Three decisions you make for every platform

Every platform and format combination falls into one of three states. These are the only decisions you ever need to make.

  • Travels. The format works natively with little or no change. Drop it in, adjust the caption, done.
  • Adapts. The format works, but you have to change something first: a length limit, an aspect ratio, a different native format, a caption style. Most combinations live here. The skill is knowing exactly what to change.
  • Do not force. The platform does not support the format, or supporting it badly costs more than it returns. Forcing it is how repurposing turns into busywork.

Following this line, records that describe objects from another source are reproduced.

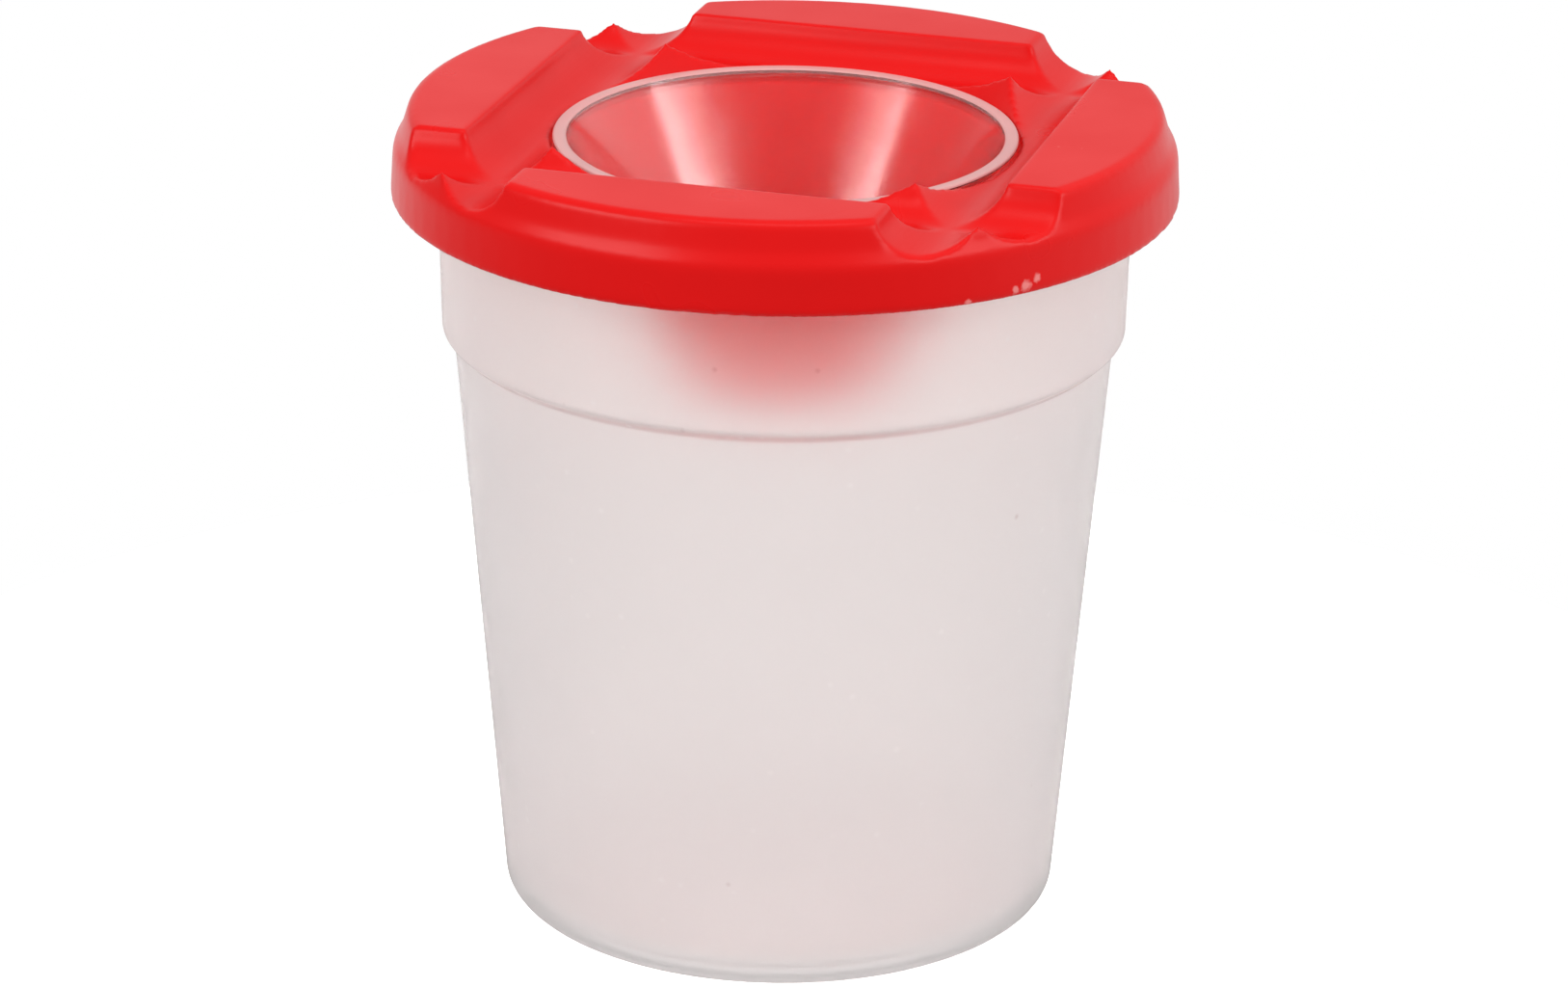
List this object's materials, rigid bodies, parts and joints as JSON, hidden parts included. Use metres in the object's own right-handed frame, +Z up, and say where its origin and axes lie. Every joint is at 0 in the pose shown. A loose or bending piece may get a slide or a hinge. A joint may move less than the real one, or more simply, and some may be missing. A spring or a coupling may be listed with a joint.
{
  "type": "paint cup with lid",
  "caption": "Round frosted paint cup with a collar, a red push-on lid with crossing brush-rest channels and a hanging cone, and a hollow translucent stopper that closes the cone.",
  "frame": {"origin": "centre of the base, on the surface that the cup stands on", "axes": "+Z up along the cup's axis; +X and +Y along the lid's channels, with the flat segments centred on them"},
  "size_m": [0.0806, 0.0806, 0.0858],
  "materials": {
    "frosted_plastic": "frosted translucent, fine moulding specks",
    "red_plastic": "satin, opaque",
    "clear_plastic": "glossy, translucent"
  },
  "bodies": {
    "cup": {"cup": "frosted_plastic"},
    "lid": {"lid": "red_plastic"},
    "stopper": {"stopper": "clear_plastic"}
  },
  "joints": [
    {"name": "lid_lift", "type": "slide", "parent": "cup", "child": "lid", "axis": [0, 0, 1], "range_m": [0, 0.035]},
    {"name": "stopper_lift", "type": "slide", "parent": "lid", "child": "stopper", "axis": [0, 0, 1], "range_m": [0, 0.03]}
  ]
}
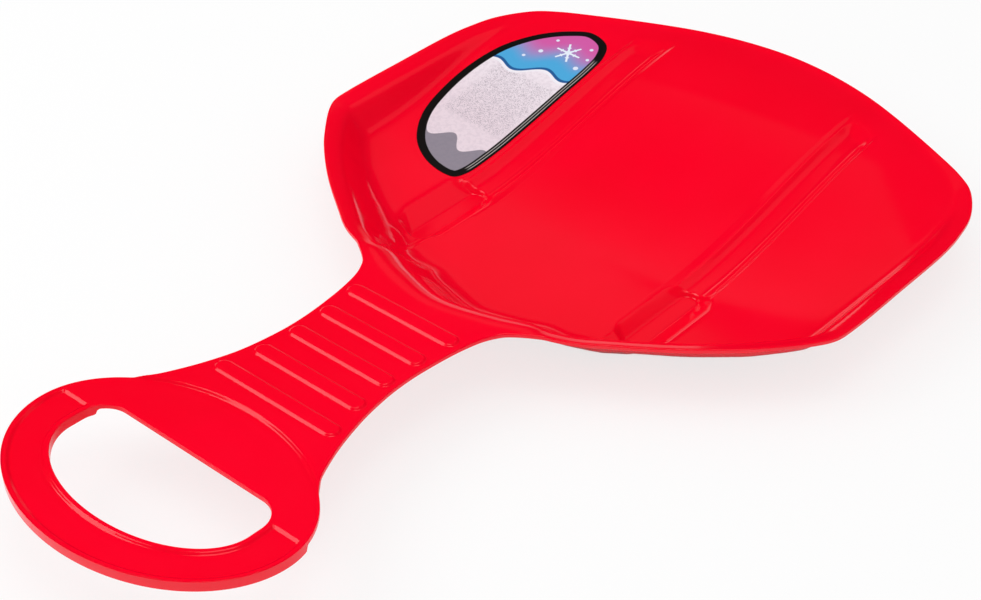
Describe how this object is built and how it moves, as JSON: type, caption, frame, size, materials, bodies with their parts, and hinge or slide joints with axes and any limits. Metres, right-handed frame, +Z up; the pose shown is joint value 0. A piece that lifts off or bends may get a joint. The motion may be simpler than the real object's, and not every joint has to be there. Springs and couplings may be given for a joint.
{
  "type": "snow slider sled",
  "caption": "Moulded plastic snow slider: a shallow dished seat with runner channels, a ribbed neck and a hand grip with a wide hand hole.",
  "frame": {"origin": "middle of the footprint, on the ground under the flat shoes at the front of the runners", "axes": "+Z up, +X across the sled, +Y along it from the hand grip to the back of the seat"},
  "size_m": [0.3476, 0.56, 0.0409],
  "materials": {
    "shell_plastic": "semi-gloss",
    "sticker_print": "satin"
  },
  "bodies": {
    "root": {"sled_shell": "shell_plastic", "label_sticker": "sticker_print"}
  },
  "joints": []
}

Start from the format you already make

The mistake that makes repurposing feel impossible is starting from the platform. Start instead from what you already produce: text posts, stories, articles, long-form video, short-form video, images, carousels, polls, community posts, GIFs, livestreams, or audio. Pick the one or two you actually make every week, then find where they travel below. Repurposing becomes a decision, not a chore.

The platform map

Jump to the group that matches what you make:

Major social platforms

These accept the widest range of formats, so most repurposing starts here.

Facebook. The most format-flexible platform of all: text, image, video, carousel, livestream, and groups are all native. Repurpose almost anything here, then rewrite the caption for a Facebook audience. Audio is the one format that does not belong, so link to it instead.

Instagram. Built for images, carousels of up to 10, short video (Reels up to 90 seconds, longer for some accounts), and stories with poll stickers. Captions run to 2,200 characters, but only the first 125 or so get read, so front-load the hook. Always rewrite the caption rather than pasting from another platform.

X/Twitter. Sharp text is the core: 280 characters for standard users, up to 25,000 for Premium. Threads replicate carousel storytelling, native polls offer four options, video runs to 10 minutes, and X Spaces hosts live audio. Strip your idea to its sharpest line and let the thread carry the detail.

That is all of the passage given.